Elasticsearch performs poorly when the system is swapping the memory.
---------------------------------- Network -----------------------------------
Set the bind address to a specific IP (IPv4 or IPv6):
network.host: 0.0.0.0
#network.host: 10.133.76.32
transport.host: 10.133.76.32
Set a custom port for HTTP:
http.port: 9200
For more information, consult the network module documentation.
--------------------------------- Discovery ----------------------------------
Pass an initial list of hosts to perform discovery when new node is started:
The default list of hosts is ["127.0.0.1", "[::1]"]
discovery.zen.ping.unicast.hosts: ["ELKNODE01", "ELKNODE02", "ELKNODE03", "ELKNODE04", "ELKNODE05", "ELKNODE06", "ELKNODE07", "ELKNODE08"]
#discovery.zen.ping.unicast.hosts: ["ELKNODE05", "ELKNODE06", "ELKNODE07", "ELKNODE08"]
Prevent the "split brain" by configuring the majority of nodes (total number of master-eligible nodes / 2 + 1):
discovery.zen.minimum_master_nodes: 3
discovery.zen.fd.ping_timeout: 30s
For more information, consult the zen discovery module documentation.
---------------------------------- Gateway -----------------------------------
Block initial recovery after a full cluster restart until N nodes are started:
#gateway.recover_after_nodes: 3
gateway.expected_nodes: 3
For more information, consult the gateway module documentation.

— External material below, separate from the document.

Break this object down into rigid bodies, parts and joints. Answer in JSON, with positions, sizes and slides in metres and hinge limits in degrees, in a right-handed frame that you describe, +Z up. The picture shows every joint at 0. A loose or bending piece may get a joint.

---------------------------------- Various -----------------------------------
Require explicit names when deleting indices:
#action.destructive_requires_name: true
script.inline: true
script.stored: true
script.file: true
action.destructive_requires_name: true
thread_pool.bulk.queue_size: 300
thread_pool.search.size: 8
thread_pool.search.queue_size : 3000
indices.recovery.max_bytes_per_sec: 100Mb
cluster.routing.allocation.node_concurrent_recoveries: 10
I thought, basing on your previous response, that the read operations should work in case of location faiover but they are not working in our case , maybe I miss something ?
Could you please help ?
Thanks a lot
M